- **INFORMATION PROVIDED**

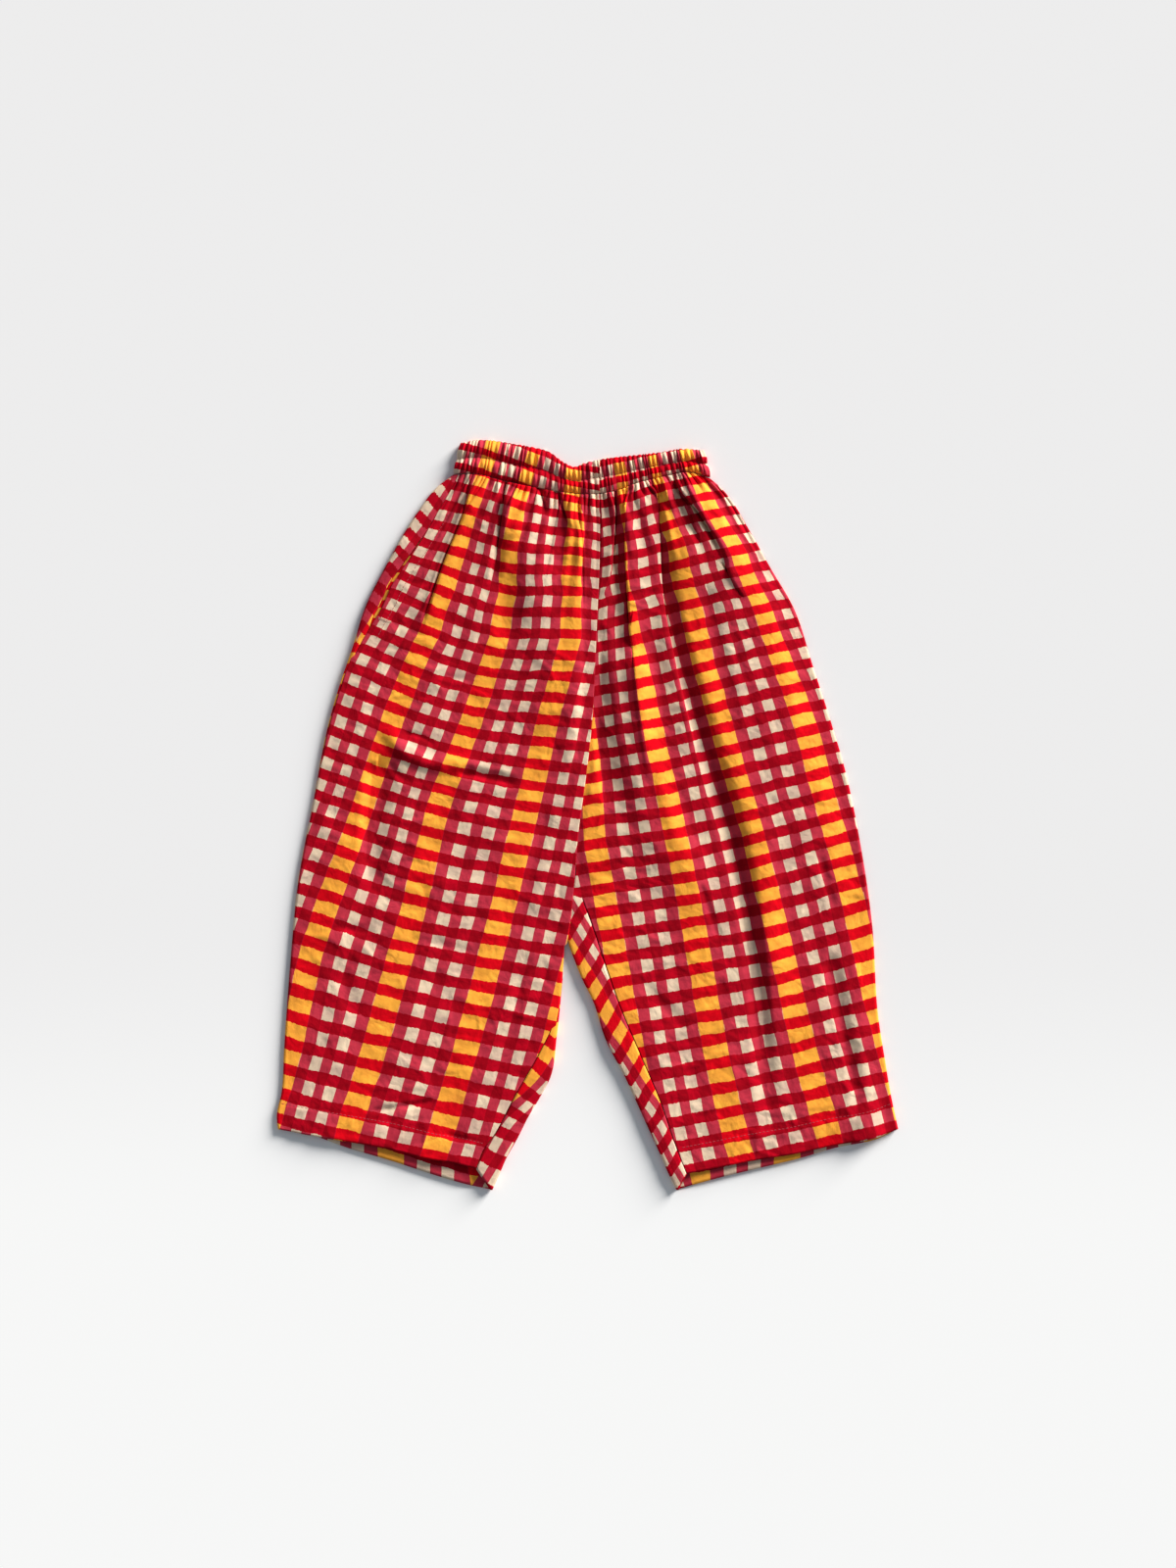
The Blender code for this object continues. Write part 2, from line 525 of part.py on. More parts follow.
def back_panel(leg, waist_start, waist_end, cloth):
    """One back: it lies underneath, and its edges roll over to the seams on top."""
    def outer(v):
        return leg.corner(v, "outer") - (0.0, (BACK_WAIST_GAP - SEAM_GAP) * (1.0 - v))

    def inner(v):
        return leg.corner(v, "inner") - (0.0, (BACK_WAIST_GAP - SEAM_GAP) * (1.0 - v))

    plan = panel_plan(outer, inner, leg.waist(waist_start, waist_end, BACK_WAIST_GAP), leg.back_hem)
    middle, normal = [], []
    for v in leg.rows:
        step = (EDGE_ROLL + FLAT_RUN) / np.linalg.norm(inner(v) - outer(v))
        near_outer, near_inner = plan(np.array((step, 1.0 - step)), v)
        inner_side, inner_normals = rolled_side(leg, v, "inner", near_inner)
        outer_side, outer_normals = rolled_side(leg, v, "outer", near_outer)
        if leg.side == "left":
            outer_side, outer_normals = outer_side[[0, -1]], outer_normals[[0, -1]]
        under = plan(np.linspace(1.0 - step, step, UNDER_COLUMNS + 2)[1:-1], v)
        under = np.column_stack([under, np.full(len(under), BOTTOM_LEVEL)])
        down = np.tile((0.0, 0.0, -1.0), (len(under), 1))
        middle.append(np.concatenate((inner_side[::-1], under, outer_side)))
        normal.append(np.concatenate((inner_normals[::-1], down, outer_normals)))
    outside, inside = walls(np.array(middle), np.array(normal), leg.rows)
    return sheet_solid("back_" + leg.side, outside, inside, len(leg.rows), cloth)


def pocket_facing(leg, cloth):
    """The strip that shows in the side pocket's mouth and runs in under the front."""
    rows = []
    for v in leg.rows:
        seam = leg.seam(v, "outer")
        if mouth(seam[1]) < FULLY_OPEN:
            continue
        row = np.full((FACING_COLUMNS, 3), TOP_LEVEL)
        row[:, 0] = seam[0] - POCKET_OPEN + SEAM_GAP + np.linspace(0.0, FACING_WIDTH, FACING_COLUMNS)
        row[:, 1] = seam[1]
        rows.append(row)
    middle = np.array(rows)
    half = np.array((0.0, 0.0, 0.5 * CLOTH_WALL))
    return sheet_solid("pocket_facing", middle + half, middle - half, len(rows), cloth)


def waistband(cloth):
    """The casing: a flattened ring with two puffed elastic channels, gathered in front."""
    top, low = smooth_curve(WAIST_TOP), smooth_curve(WAIST_LOW)
    width = abs(low(1.0)[0] - low(0.0)[0])
    waves = round(width / GATHER_PITCH)
    end = BAND_ROLL / width
    loop = []                       # (fraction across, height, outward across, outward up, gather)
    for k in range(2 * waves + 1):
        loop.append((end + (1 - 2 * end) * k / (2 * waves), BAND_LEVEL, 0.0, 1.0, (-1) ** k))
    for side in (1, -1):
        for k in range(1, BAND_END_COLUMNS):
            angle = math.pi * k / BAND_END_COLUMNS
            out_x, out_z = side * math.sin(angle), side * math.cos(angle)
            place = (1 - end if side > 0 else end) + end * out_x
            loop.append((place, 0.5 * BAND_WALL + BAND_ROLL * (1 + out_z), out_x, out_z, 0.0))
        if side > 0:
            for k in range(BAND_BACK_COLUMNS + 1):
                place = 1 - end - (1 - 2 * end) * k / BAND_BACK_COLUMNS
                loop.append((place, 0.5 * BAND_WALL, 0.0, -1.0, 0.0))
    points, rows = [], []
    for q in (*BAND_ROWS, BAND_ROWS[-1], BAND_ROWS[0]):
        inside = len(rows) >= len(BAND_ROWS)
        channel = q / BAND_STITCH if q < BAND_STITCH else (q - BAND_STITCH) / (1 - BAND_STITCH)
        puff = BAND_PUFF * math.sin(math.pi * min(channel, 1.0)) ** PUFF_ROUND
        row = []
        for across, height, out_x, out_z, gather in loop:
            place = (1 - q) * top(across) + q * low(across)
            reach = 0.5 * BAND_WALL
            if inside:
                reach = -reach
            elif out_z > 0.0:
                reach += puff * out_z + 0.5 * GATHER_HEIGHT * gather
            row.append(len(points))
            points.append((place[0] + out_x * reach, place[1], height + out_z * reach))
        rows.append(row + row[:1])
    faces = []
    for upper, lower in zip(rows, rows[1:] + rows[:1]):
        faces += strip_faces(upper, lower)
    return add_solid("waistband", points, faces, cloth)


# ---- the garment ----------------------------------------------------------------

def clear_scene():
    for old in list(bpy.data.objects):
        bpy.data.objects.remove(old, do_unlink=True)


def trousers():
    fronts = cotton("front cotton", COLOURS["front"])
    backs = cotton("back cotton", COLOURS["back"])
    right, left = Leg("right"), Leg("left")
    front_panel(right, SIDE_AT_WAIST, CENTRE_AT_WAIST, fronts)
    front_panel(left, 1.0, CENTRE_AT_WAIST, fronts)
    back_panel(right, 0.0, BACK_CENTRE_AT_WAIST, backs)
    back_panel(left, 1.0, BACK_CENTRE_AT_WAIST, backs)
    pocket_facing(right, cotton("facing cotton", COLOURS["facing"]))
    waistband(cotton("waistband cotton", COLOURS["waistband"]))


clear_scene()
trousers()
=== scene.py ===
"""Looks of the wide-leg trousers: block-printed cotton laid flat on its back panels.

Lengths are in millimetres until a mesh is written. Places called photo are pixels of the
1200 x 1600 photograph, and photo() turns them into plan millimetres. Where a function
takes v, it is the share of the way down the leg; an edge is "outer" or "inner".
"""
import math

import bpy
import numpy as np
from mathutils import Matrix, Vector


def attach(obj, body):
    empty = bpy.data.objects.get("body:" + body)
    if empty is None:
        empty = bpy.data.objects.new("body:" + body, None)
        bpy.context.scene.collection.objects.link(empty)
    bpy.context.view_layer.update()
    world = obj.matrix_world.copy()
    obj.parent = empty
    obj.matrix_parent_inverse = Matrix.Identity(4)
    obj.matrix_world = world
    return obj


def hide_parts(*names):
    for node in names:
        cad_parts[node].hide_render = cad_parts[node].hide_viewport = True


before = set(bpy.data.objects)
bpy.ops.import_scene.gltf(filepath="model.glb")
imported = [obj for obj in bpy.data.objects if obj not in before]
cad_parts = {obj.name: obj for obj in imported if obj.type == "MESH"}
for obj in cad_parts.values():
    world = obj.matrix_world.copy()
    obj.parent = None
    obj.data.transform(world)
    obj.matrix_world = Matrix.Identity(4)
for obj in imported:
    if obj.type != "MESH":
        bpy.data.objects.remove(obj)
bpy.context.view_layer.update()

METRES_PER_MM = 0.001
TO_ORIGIN = np.array((-0.5, -0.6, 0.0))       # as in the solids
PIXEL = 0.8                                   # millimetres of garment to a photo pixel
PHOTO_MIDDLE = np.array((599.5, 832.5))       # the pixel of the outline's middle
PHOTO_SIZE = (1200, 1600)

# ---- the garment's sizes, as in the solids ---------------------------------------

CLOTH_WALL = 1.0
HEM_DEPTH = 22.0
LEG_LENGTH = 575.0
HEM_LINE = 1.0 - HEM_DEPTH / LEG_LENGTH
SEAM_GAP = 0.3
LEG_SEAM_GAP = 0.6
EDGE_ROLL = 1.3               # radius of the cloth's turn round an edge
FLAT_RUN = 7.0                # cloth drawn under the edge before the turn
SEAM_ANGLE = 0.36             # how far the front starts round the roll from the back
BOTTOM_LEVEL = 0.5            # middle of the wall underneath, and on top
TOP_LEVEL = BOTTOM_LEVEL + 2.0 * EDGE_ROLL
LOWEST_RISE = -2.0            # the deepest that a trough goes below the top level
WAIST_EASE = 18.0             # the folds come up over this distance below the waistband
SEAM_FLAT = {("right", "outer"): 42.0, ("right", "inner"): 26.0,
             ("left", "outer"): 28.0, ("left", "inner"): 40.0}
LAP_DROP = {"right": 0.0, "left": 1.4}        # the left front runs under the right's edge
CENTRE_SHELF = {"right": 2.0, "left": 1.5}
CENTRE_BLEND = {"right": 16.0, "left": 7.0}
CENTRE_FADE = {"right": 23.0, "left": 15.0}
LEG_TOP = {"right": -105.0, "left": -45.0}    # where each front leaves the centre seam
HEM_CORNER_START = -200.0
HEM_CORNER_FADE = 87.0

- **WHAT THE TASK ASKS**
Filter for "imported". Return all lines that hold it.

- **TASK OUTPUT**
imported = [obj for obj in bpy.data.objects if obj not in before]
cad_parts = {obj.name: obj for obj in imported if obj.type == "MESH"}
for obj in imported:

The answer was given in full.